The Greek authorities did not attempt to explain why this had been necessary nor did they argue there had been any other public policy considerations requiring this search. There was no suggestion the survivors were armed or dangerous. On the contrary, the court observed, they were in an extremely vulnerable situation, having just escaped from a sinking boat. Some had just seen relatives drown in front of them. They were in a situation of “extreme stress” and were already “experiencing feelings of intense pain and grief”.
In all these circumstances, the search “could have caused these applicants to experience feelings of arbitrariness, inferiority and anxiety resulting in a degree of humiliation exceeding the – unavoidable and hence tolerable – level that strip-searches inevitably involved.” The court therefore found that this conduct by the Greek authorities amounted to degrading treatment in violation of Article 3.
Procedural human rights breaches
Using interpreters, statements were taken from the survivors for a criminal investigation into the conduct of the coastguards. Discrepancies arose between the various statements and when perjury proceedings were brought against one of the interpreters it transpired he did not speak the relevant language.

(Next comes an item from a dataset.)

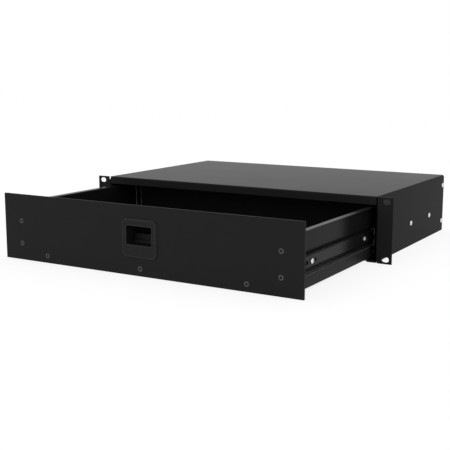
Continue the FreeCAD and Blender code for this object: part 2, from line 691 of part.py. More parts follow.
def latch_bolt():
    """Spring bolt: a frame round the finger cup with a ramped nose on its upper bar."""
    lower_top, upper_bottom = bolt_levels()
    inner, outer = BOLT_LEG
    bottom, top = lower_top - BOLT_BAR, upper_bottom + BOLT_BAR
    middle = (bottom + top) / 2
    frame = prism(xz, rectangle(2 * outer, top - bottom, (0, middle)), BOLT_FRONT, BOLT_REAR, BOLT_CORNER)
    hole_corners = rectangle(2 * inner, upper_bottom - lower_top, (0, (upper_bottom + lower_top) / 2))
    hole = prism(xz, hole_corners, BOLT_FRONT - REACH, BOLT_REAR + REACH, BOLT_CORNER)
    root = top - BOLT_CORNER
    nose_points = [(BOLT_FRONT, root), (BOLT_FRONT, BOLT_NOSE_TOP),
                   (BOLT_FRONT + BOLT_NOSE_FLAT, BOLT_NOSE_TOP),
                   (BOLT_REAR, top + BOLT_NOSE_FOOT), (BOLT_REAR, root)]
    nose_corners = [0, BOLT_CORNER / 2, BOLT_CORNER / 2, 0, 0]
    nose = prism(yz, nose_points, -BOLT_NOSE_HALF, BOLT_NOSE_HALF, nose_corners)
    pocket_bottom, pocket_top = spring_pocket()
    pocket_width = outer - inner - 2 * BOLT_WALL
    pocket_corners = rectangle(pocket_width, pocket_top - pocket_bottom,
                               ((inner + outer) / 2, (pocket_top + pocket_bottom) / 2))
    pocket = prism(xz, pocket_corners, BOLT_FRONT - REACH, BOLT_REAR + REACH)
    return fused([frame, nose]).cut([hole] + both_sides(pocket))


def spring_pocket():
    """Lower and upper ends of the pocket in each leg of the bolt, at rest."""
    lower_top, upper_bottom = bolt_levels()
    return lower_top + SPRING_FLOOR, upper_bottom - SPRING_CEILING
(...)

The criminal investigation was also flawed in other, serious ways. Relevant official communications were not disclosed. When the prosecution was discontinued, the public prosecutor asserted that there was no practice of pushbacks into Turkish waters. This was provably incorrect and contradicted public statements by senior Greek government officials. Other obvious lines of enquiry had not been pursued.
The court awarded fairly substantial damages, which I think is quite unusual: €100,000 to one of the applicants, €80,000 to three jointly (presumably a family), €40,000 to another applicant and €10,000 each to the remaining applicants.
This write-up is all based on a fairly detailed official press release. The full judgment is only available in French, unfortunately.